To help with the deregulatory effort, Trump ordered agencies in February to create teams to identify rules that could be cut, task forces that in many cases include members who previously worked for private-sector employers that had sought to weaken or kill the same rules, and others that may be positioned to profit if certain regulations are undone.

The rollbacks are taking place in the form of rules and less formal ways, such as so-called guidance documents. The Office of the Comptroller of the Currency, which oversees the nation’s biggest banks, has for example been easing restrictions on those banks without having to write new regulations — by changing policy in footnotes of government manuals in some cases.
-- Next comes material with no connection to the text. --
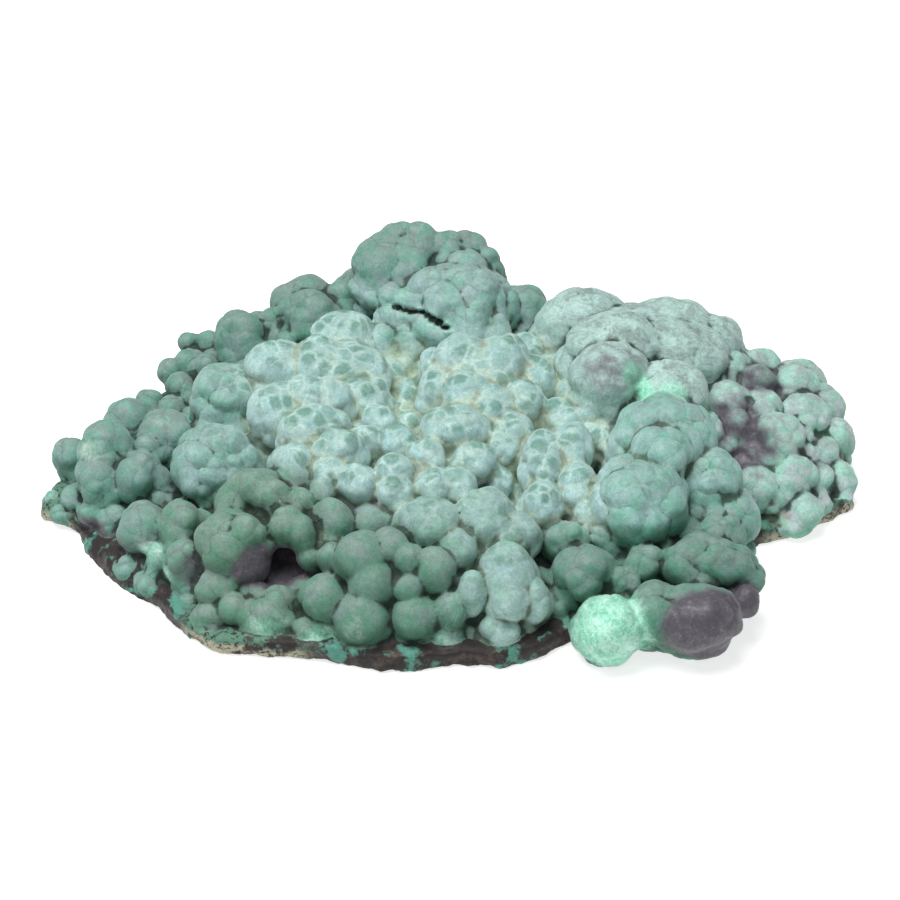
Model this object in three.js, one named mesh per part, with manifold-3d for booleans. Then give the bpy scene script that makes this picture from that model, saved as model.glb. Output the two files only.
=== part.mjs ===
// A botryoidal malachite specimen: rounded knobs of malachite grown together over a thin plate of host rock.
// It grew as one piece, so it is one solid. Millimetres, +Z up, +X along its length.
// The origin is on the flat resting face under the middle of the plate, and the front faces -Y.
import * as THREE from "three";
import { mergeVertices } from "three/addons/utils/BufferGeometryUtils.js";
import Module from "manifold-3d";

// Driving dimensions of the plate of host rock.
const PLATE_THICKNESS = 7;
const PLATE_CHAMFER = 1.5;

// How finely a rounded mass is faceted: a knob, or one of the larger masses that the knobs stand on.
const KNOB_DETAIL = 1;
const CORE_DETAIL = 2;
const KNOB_FLOOR = 0.6; // no knob reaches lower than this, so that the plate's underside stays flat

// The plate's outline in plan, anticlockwise from its front left.
const PLATE_OUTLINE = [
  [-44, -73], [-30, -75], [-20, -79], [-8, -78], [4, -76], [14, -77], [26, -73], [36, -65],
  [48, -62], [62, -60], [76, -52], [84, -38], [90, -22], [102, -18], [114, -10], [123, -4],
  [121, 10], [114, 28], [100, 42], [78, 52], [56, 57], [34, 62], [12, 71], [-10, 77],
  [-34, 77], [-58, 68], [-80, 61], [-92, 48], [-98, 32], [-112, 16], [-120, 2], [-124, -9],
  [-114, -14], [-102, -22], [-97, -36], [-86, -50], [-76, -63], [-66, -71],
];

// The mass that the knobs stand on. Each row is x, y, z, then the three half-axes of an ellipsoid.
const CORE = [
  [-9, -4, 0, 104, 67, 31],
  [-4, 42, 8, 82, 33, 27],
  [62, 26, 8, 42, 32, 29],
  [-3, 53, 26, 23, 17, 24],
  [62, -26, 4, 29, 36, 24],
  [92, 8, 4, 27, 28, 18],
];

// The larger knobs, by the part of the specimen that they stand on. One row may stand for a cluster of small knobs.
// Each row is x, y, z, radius, or x, y, z, three half-axes, and then an optional turn about +Z in degrees.
const KNOBS = {
  crown: [
    [-18, 59, 48, 13, 12, 9, 15], [-5, 63, 51, 10, 7, 8.5], [8, 57, 47, 9, 8.5, 9], [1, 46, 42.5, 16.5, 12, 11.5],
    [12, 47, 39, 9], [-15, 43, 36, 9, 8, 8],
  ],
  backLeft: [
    [-46, 66, 30, 11, 8, 7, 10], [-42, 57, 29, 11, 9, 8], [-66, 54, 23, 9], [-80, 54, 15, 10, 13, 9],
    [-90, 36, 9, 9, 11, 9],
  ],
  left: [
    [-68, 17, 26, 11.5], [-70, -12, 24, 13, 12, 12], [-62, 2, 20, 9], [-103, -3, 22, 9, 9, 8.5],
    [-105, -11, 16, 8, 7.5, 8.5], [-92, -12, 17, 8, 8.5, 10], [-86, 5, 20, 10, 10, 9.5], [-98, 15, 18, 9, 9, 8],
    [-97, 2, 14, 14, 13, 12], [-115, 8, 10, 7],
    [-87, -28, 13, 11, 10, 9],
  ],
  lowerLeft: [
    [-63, -47, 22, 10], [-57, -33, 29, 10, 8, 8], [-46, -38, 28, 9, 12, 9], [-77, -43, 13, 9],
    [-52, -60, 8, 12, 8, 7],
  ],
  front: [
    [-25, -62, 18, 11, 9, 13], [-6, -53, 26, 12, 10, 10], [-2, -66, 12, 14, 6, 8],
    [15, -57, 23, 11, 11, 11], [-35, -45, 26, 9],
  ],
  pale: [
    [-52, 21, 35, 10, 9, 8], [-34, 21, 35, 14, 11, 8], [-33, 38, 35, 10, 8, 7], [-47, 1, 34, 12, 10, 8],
    [-39, -12, 35, 12, 8, 8, 12], [-29, -25, 33, 10, 10, 7], [-18, -8, 31, 12, 12, 7],
  ],
  centre: [
    [9, 18, 33, 18, 15, 13], [12, 3, 35, 13, 9, 8], [1, -10, 34, 11, 8.5, 8.5], [18, -7, 31, 9, 9, 8],
    [2, -25, 31, 13, 9, 7], [27, 35, 32, 11, 9, 8],
  ],
  rightFront: [
    [32, -28, 26, 11, 14, 10], [54.5, -35, 27, 14.5], [63, -12, 30, 16], [61, -25, 36, 10],
    [76, -24, 26, 10],
  ],
  rightMound: [
    [48, 10, 37, 13], [49.5, 23.5, 41, 14, 12, 10], [41, 41, 38, 15, 12, 11], [67, 38, 36, 14, 13, 11],
    [80, 39, 31, 10], [65, 5, 35, 13, 12, 10],
  ],
  right: [
    [86, 12, 25, 9], [97, 3, 21, 9], [96, 20, 25, 10], [107, 30, 22, 10], [110, 14, 18, 9], [103, -5, 12, 9],
    [118, 16, 12, 6], [90, -7, 14, 11, 10, 7],
  ],
  lowerRight: [
    [80.5, -33, 18, 10], [73, -53, 18, 13, 11, 10], [70.5, -71, 14, 13, 10, 10], [58, -68, 14, 10],
    [44.5, -73, 13, 10], [38.5, -54, 18, 10],
  ],
  back: [
    [-16, 71, 37, 12], [2, 72, 34, 11], [-31, 70, 26, 12], [-8, 74, 19, 12], [14, 67, 20, 13], [24, 58, 31, 10],
    [42, 54, 25, 13], [60, 52, 22, 12], [77, 47, 18, 11], [-52, 70, 20, 11], [-70, 60, 12, 9],
  ],
};

const wasm = await Module();
wasm.setup();

// A closed three.js geometry as a manifold-3d solid.
function solidOf(geometry) {
  const bare = geometry.clone();
  bare.deleteAttribute("normal");
  bare.deleteAttribute("uv");
  const merged = mergeVertices(bare, 1e-4);
  return new wasm.Manifold(new wasm.Mesh({
    numProp: 3,
    vertProperties: merged.attributes.position.array,
    triVerts: new Uint32Array(merged.index.array),
  }));
}

// A manifold-3d solid as a three.js geometry.
function geometryOf(solid) {
  const mesh = solid.getMesh();
  const geometry = new THREE.BufferGeometry();
  geometry.setAttribute("position", new THREE.BufferAttribute(mesh.vertProperties, mesh.numProp));
  geometry.setIndex(new THREE.BufferAttribute(mesh.triVerts, 1));
  geometry.computeVertexNormals();
  return geometry;
}

// The plate: its outline extruded, with its lower and upper edges chamfered.
function plate() {
  const outline = PLATE_OUTLINE.map(([x, y]) => new THREE.Vector2(x, y));
  const geometry = new THREE.ExtrudeGeometry(new THREE.Shape(outline), {
    depth: PLATE_THICKNESS - 2 * PLATE_CHAMFER,
    bevelThickness: PLATE_CHAMFER,
    bevelSize: PLATE_CHAMFER,
    bevelOffset: -PLATE_CHAMFER,
    bevelSegments: 1,
  });
  return geometry.translate(0, 0, PLATE_CHAMFER);
}

// One rounded mass: a faceted ellipsoid from its row.
function ellipsoid([x, y, z, rx, ry = rx, rz = rx, turn = 0], detail) {
  return new THREE.IcosahedronGeometry(1, detail)
    .scale(rx, ry, rz)
    .rotateZ(THREE.MathUtils.degToRad(turn))
    .translate(x, y, z);
}

// The solid with the gaps that its knobs sealed inside it filled in: only its outer shell is kept.
function filled(solid) {
  return solid.decompose().find((shell) => shell.volume() > 0);
}

// A block that covers everything below the given height.
function below(height) {
  const size = 400;
  return new THREE.BoxGeometry(size, size, size).translate(0, 0, height - size / 2);
}

function specimen() {
  const core = CORE.map((row) => ellipsoid(row, CORE_DETAIL));
  const knobs = Object.values(KNOBS).flat().map((row) => ellipsoid(row, KNOB_DETAIL));
  const rounded = [...core, ...knobs].map(solidOf);
  const growth = rounded.reduce((grown, knob) => grown.add(knob)).subtract(solidOf(below(KNOB_FLOOR)));
  return geometryOf(filled(growth.add(solidOf(plate()))));
}

const malachite = new THREE.MeshStandardMaterial({ color: 0x6f9f8d, roughness: 0.62, metalness: 0 });
const mesh = new THREE.Mesh(specimen(), malachite);
mesh.name = "malachite_specimen";

const group = new THREE.Group();
group.add(mesh);

export default group;
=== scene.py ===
"""A botryoidal malachite specimen: smooth knobs grown together over a thin plate of host rock.

The knobs, the small growth between them and the host rock are fused into one closed mesh, because the real
thing grew as one piece. Fine relief is then raised on it, and its surface is painted with point attributes
that one procedural finish reads. The tables are in millimetres, and the meshes in metres.
"""

import logging
import math
from collections.abc import Callable, Iterable
from dataclasses import dataclass, field
from enum import Enum
from typing import Any

import bpy
import numpy as np
from mathutils import Matrix, Vector

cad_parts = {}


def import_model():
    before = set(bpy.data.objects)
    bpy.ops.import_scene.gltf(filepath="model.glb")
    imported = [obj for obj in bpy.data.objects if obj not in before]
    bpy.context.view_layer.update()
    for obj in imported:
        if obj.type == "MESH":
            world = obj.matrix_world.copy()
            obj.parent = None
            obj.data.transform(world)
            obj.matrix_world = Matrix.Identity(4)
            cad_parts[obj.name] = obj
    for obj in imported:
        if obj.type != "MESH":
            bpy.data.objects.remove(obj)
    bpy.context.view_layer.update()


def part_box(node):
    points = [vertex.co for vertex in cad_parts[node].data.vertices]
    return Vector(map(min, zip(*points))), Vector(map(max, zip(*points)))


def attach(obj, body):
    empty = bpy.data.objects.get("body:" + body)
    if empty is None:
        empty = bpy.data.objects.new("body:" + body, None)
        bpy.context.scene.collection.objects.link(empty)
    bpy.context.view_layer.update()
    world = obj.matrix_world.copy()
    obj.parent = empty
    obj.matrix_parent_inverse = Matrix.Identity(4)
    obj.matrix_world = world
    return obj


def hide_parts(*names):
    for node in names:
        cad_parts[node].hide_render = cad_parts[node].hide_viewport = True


log = logging.getLogger("malachite")

MM = 0.001  # one millimetre in metres
NEARLY_NOTHING = 1e-9  # keeps a sum of weights above 0
CAD_NODE = "malachite_specimen"
BODY = "root"

Row = tuple[float, ...]
Colour = tuple[float, float, float, float]
Socket = bpy.types.NodeSocket
TINT_NAMES = ("tint_red", "tint_green", "tint_blue")  # the point attributes that hold a zone's tint


class Zone(Enum):
    """The parts of the specimen, as its front is seen."""

    CROWN = "crown"
    BACK_LEFT = "back left"
    LEFT = "left"
    LEFT_DOMES = "left domes"
    LOWER_LEFT = "lower left"
    FRONT = "front"
    FRONT_PALE = "pale front"
    PALE = "pale"
    CENTRE = "centre"
    RIGHT_FRONT = "right front"
    RIGHT_MOUND = "right mound"
    RIGHT = "right"
    LOWER_RIGHT = "lower right"
    BACK = "back"


class Stain(Enum):
    """What colours a patch of the surface. The value is the name of the point attribute that holds it."""

    MAUVE = "mauve"
    MINT = "mint"
    OLIVE = "olive"
    OCHRE = "ochre"
    WORN = "worn"
    ROCK = "rock"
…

And a New York Times investigation recently found that, under Trump, the EPA has adopted a more lenient approach to polluters than the previous two administrations, with significant declines both in the number of overall cases filed, as well as in fines and environmental repairs. That enforcement slowdown has coincided with major policy changes ordered by the team of Scott Pruitt, the agency’s administrator, after pleas from oil and gas industry executives, according to internal documents obtained by The Times.

“That is some of the biggest deregulatory action,” said Stuart Shapiro, a professor at Rutgers University who served from 1998 to 2003 in the Office of Information and Regulatory Affairs under Republican and Democratic administrations. “It sets the expectation for businesses that the cop is not on the beat.”